While a lifelong credit union accountholder, like many, Totaro didn’t plan to enter the credit union industry.
“In college I wanted to get into sports public relations and interned with the New York Islanders and National Baseball Hall of Fame,,” said Totaro. “It wasn’t quite the right fit, but I knew I enjoyed communication and marketing so started looking to transition somewhere I could use my transferable skills. Sunmark needed a specialist in writing and graphic design, and while I stumbled into credit unions, it’s been so rewarding and a great learning opportunity.”
Looking ahead, she said some of the biggest challenges facing credit unions have less to do with bankers and more to do with awareness.
“So much attention is being thrown to big banks, but I think a big challenge we share as an industry is that consumers still aren’t aware of us. We’ve gotten a lot more attention since Bank Transfer Day, and that’s been great for the industry. But the challenge is how to keep that momentum moving forward while getting more young people aware of us as an alternative as well,” said Totaro. “I know the talk of a national brand campaign has been challenged, but if we could get behind a common theme, it might work on a smaller level. One huge asset as an industry is our willingness to work cooperatively, it’s just a matter of finding a way to leverage that.”
She added that at this critical time in the industry, the need for innovation has never been greater.
“I think it’s important for credit unions to remember good ideas come from anywhere. As a whole, we talk about service, but what does that mean? Is it a differentiator or the standard consumers expect today? There are so many benefits we do provide, so why not look at what else makes us stand out and focus on and market that?” said Totaro. “For the young professionals in the industry who are passionate about wanting to affect change when sometimes there isn’t always a clear career path, why not look at it as a chance to innovate your own way and get involved, volunteer and be a part of different projects? We can focus on creating solutions that make banking easier for our members. Sometimes, because we are so entrenched in it every day, it’s hard to remember how scary one’s finances can be for the average consumer.”

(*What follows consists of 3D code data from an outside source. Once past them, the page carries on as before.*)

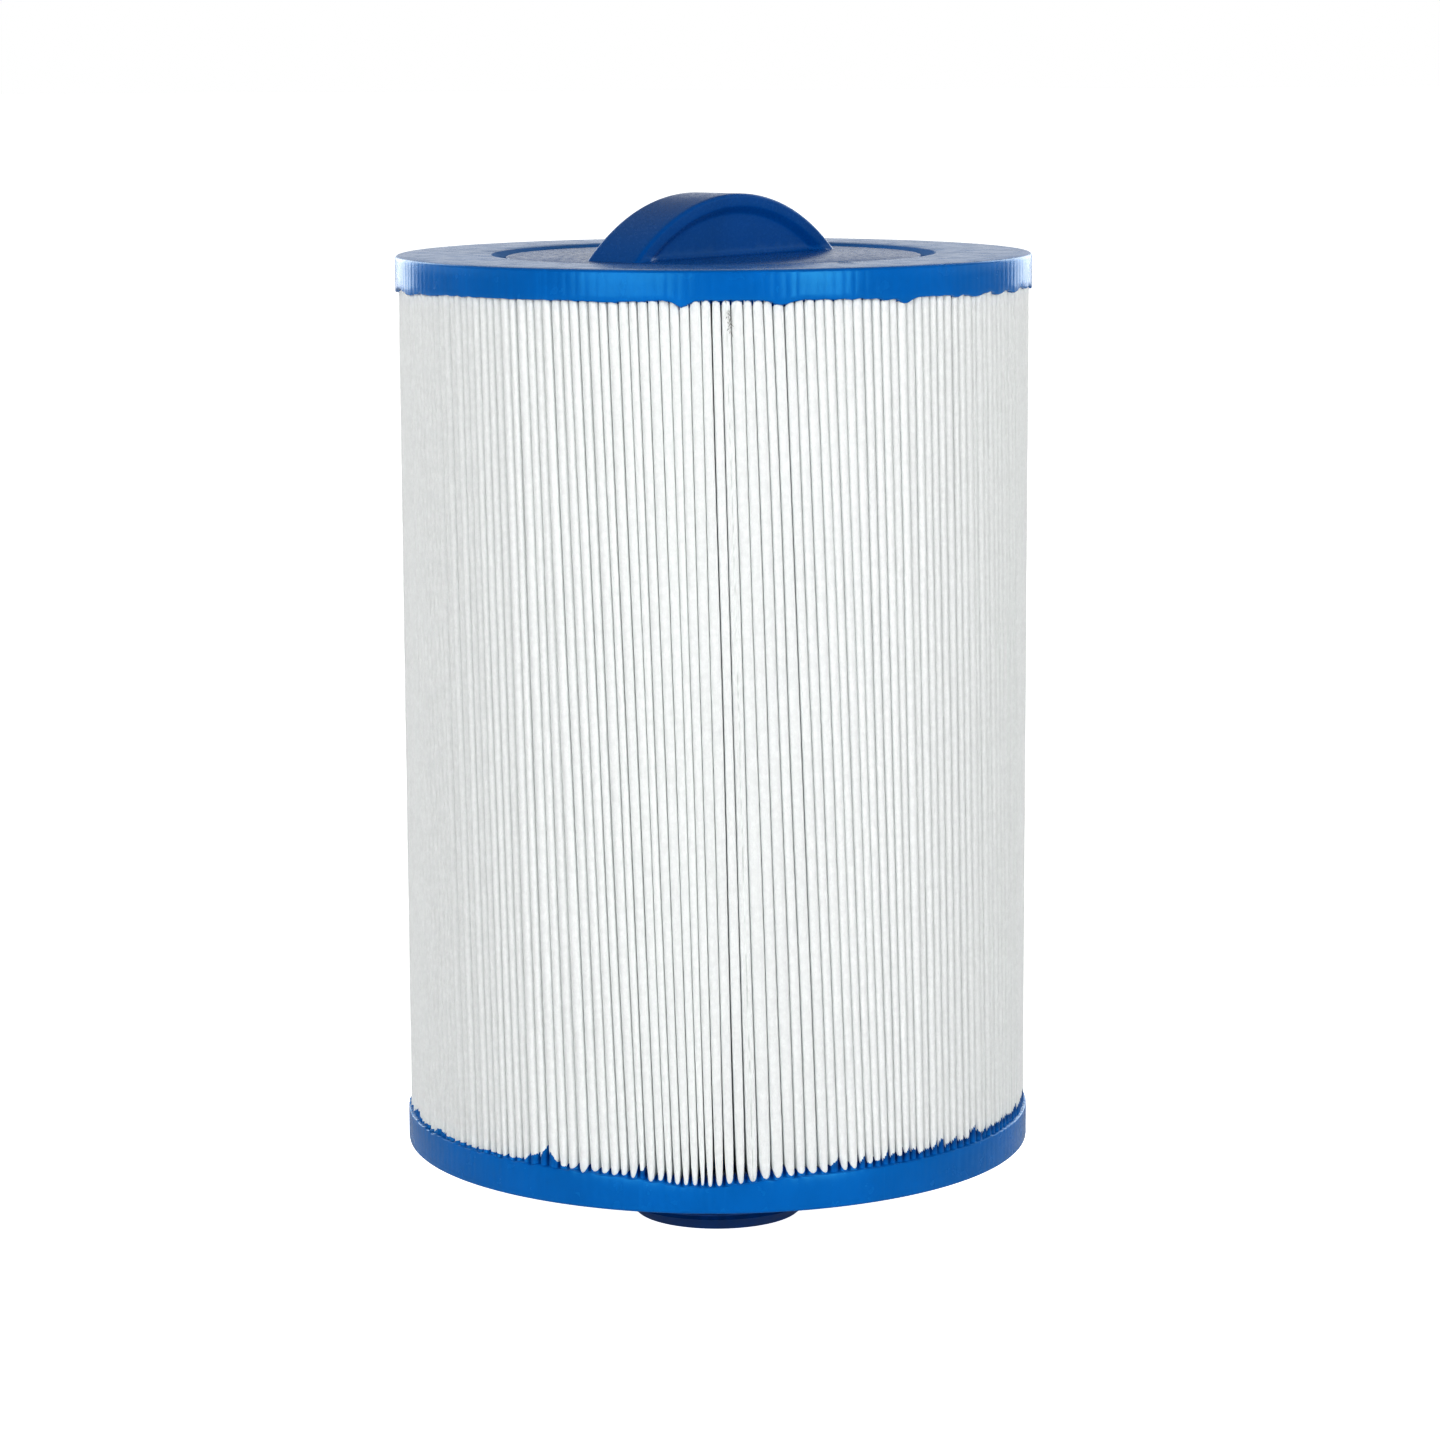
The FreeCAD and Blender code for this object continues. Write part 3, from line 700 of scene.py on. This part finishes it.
# Drips under the top cap's edge, in the same measures.
TOP_DRIPS = (
    (-5.4, 1.35, 1.5), (11.6, 1.0, 2.0), (35.0, 1.25, 1.5), (31.0, 0.4, 2.0), (52.4, 0.8, 2.2),
    (47.0, 0.5, 1.2), (60.5, 0.9, 1.8), (67.5, 0.9, 2.2), (-86.0, 1.5, 5.0), (-70.0, 1.0, 4.5),
    (-60.0, 0.5, 3.0), (86.0, 1.4, 4.0), (-18.0, 0.35, 5.0), (76.0, 0.6, 2.5))


class ResinEdge:
    """The uneven edge of a cast cap, line by line round the cartridge."""

    def __init__(self, height):
        self.layout = pleat_layout()
        self.gaps, _ = self.layout.at(height)
        self.steps = self.layout.count * len(LINE_SHARES)

    def line(self, index):
        """(azimuth, pleat, place in the pleat) of one upright line."""
        count = self.layout.count
        pleat, part = divmod(index % self.steps, len(LINE_SHARES))
        low = self.gaps[pleat - 1] - (math.tau if pleat == 0 else 0.0)
        width = self.gaps[pleat] - low
        return low + LINE_SHARES[part] * width, pleat % count, part

# The bottom cap's outline in millimetres: radius, height, and the share of the climb for the rows
# that meet the folds. A row with a share is set out from the folds' own contour.
FOOT = 19.2
EDGE_LEVEL = 8.3
CAP_REACH = 74.985
WALL_REACH = 74.7
BOTTOM_ROWS = (
    (38.0, FOOT, None), (60.0, FOOT, None), (74.2, FOOT, None), (74.6, FOOT + 0.11, None),
    (74.89, FOOT + 0.4, None), (75.0, FOOT + 0.8, None), (75.0, FOOT + 3.0, None),
    (75.0, FOOT + 5.2, "side"), (75.0, FOOT + 8.0, "edge"), (74.93, FOOT + 8.2, "edge"),
    (74.78, FOOT + EDGE_LEVEL, "edge"), (0.16, 0.05, "wall"), (0.07, 0.45, "wall"),
    (-0.03, 0.8, "wall"), (-0.22, 1.0, "wall"), (-0.75, 1.06, "wall"), (-2.6, 1.0, "wall"),
    (66.0, 28.4, None), (50.0, 28.3, None), (29.02, 28.2, None), (29.02, 22.2, None),
    (38.0, 22.2, None))


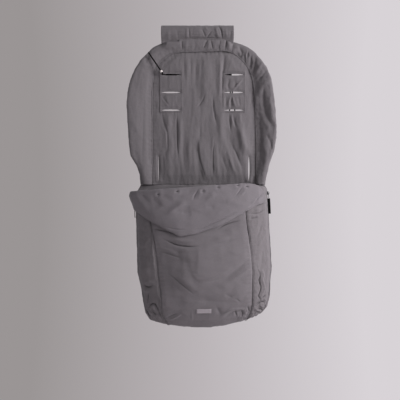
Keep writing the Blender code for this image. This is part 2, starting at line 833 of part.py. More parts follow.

In early 2010, she joined the Credit Union Association of New York’s Young Professionals Commission. It was created by the association to help member credit unions develop their future leaders and find ways to recruit, engage and retain young professionals under the age of 35. The commission’s involvement has ranged from meet-ups and partnering with the New York Credit Union Foundation to help plan reality fairs to partnering with the Cooperative Trust to create mentorship opportunities among young credit union professionals and industry experts. In addition, last year at the 2011 CUANY’s annual meeting, the commission held a reverse panel to discuss the future of its generation in the credit union industry.
“Working on the commission has been one of the most rewarding experiences especially when you see that change in members, who maybe are the only young professional at their credit union and aren’t sure what to expect,” said Totaro. “And then they get fired up as they network and collaborate with others to make change happen. I love that as other states create their own young professionals group, we can se that we’re part of something that’s growing and hopefully fosters more interstate collaborations.”
She’s been pleased with the progress in raising the general consciousness of involving more young professionals and the exchange of ideas across generations.
Totaro currently chairs the 30-person commission, which has recently unveiled the Young Professionals Network as a way to add more value by sharing information, ideas and opportunities via e-mail. Members of the YP network will receive monthly updates from the commission, find out more about the latest events and professional development opportunities, and have access to a listserv as a forum for discussion and collaboration.
“We wanted to bring in as many young professionals as possible statewide,” said Totaro of the YP network. “We’ve launched the website to make it easy for them to sign up and have a place where they can find information about any upcoming conferences, conventions and other educational opportunities that they may not otherwise be aware of. The association has played such an important role in supporting us, building our exposure and even helping to expand our presence at last year’s annual convention. We had T-shirts like at Crash the the GAC, and we hosted an evening network event with upper management and volunteers as a way for them to get to know us. Everyone was so receptive to it and the feeback was wonderful. It was so rewarding to see how the mindset has been changing and know what we’re doing is working.”
A big believer in paying it forward, Totaro has also been involved in the local Women’s Business Council and has spent time helping students at Hartwick College and Siena College transition into the workforce, and discover their passion.
“We don’t really have job training in school anymore, so how do you progress? I’ve always been interested in helping others fulfill their potential and find their passion,” said Totaro. “I think it goes back to recognizing that every individual has so much potential and yet sometimes that gets lost. I know Millennials need a lot of feedback that isn’t always given. So in seeing that gap I try to fill it. I’ve had people do that for me; my mentors have been such an inspiration in helping me take on more of a leadership role and an invaluable resource. You’d be surprised what a difference a little note of encouragement and thanks can make. After last year’s convention we sent handwritten notes to the young professionals who attended thanking them for being awesome and being excited about where we’re headed. It takes extra time yet it’s worth it knowing that I could help them feel energized and pass it on.”
She added that riding that energy derived from attending conferences and conventions can be a challenge for young professionals when they get back to their credit unions.
“I think to keep that fire going, it’s important to find likeminded individuals who are just as hardworking and passionate and networks like the Cooperative Trust are crucial,” said Totaro. “Knowing that if you’re frustrated or if you need help with a project or just to be reminded of the big picture that you have a network of peers you can go to any day at any time ready to listen, share and collaborate makes all the difference.”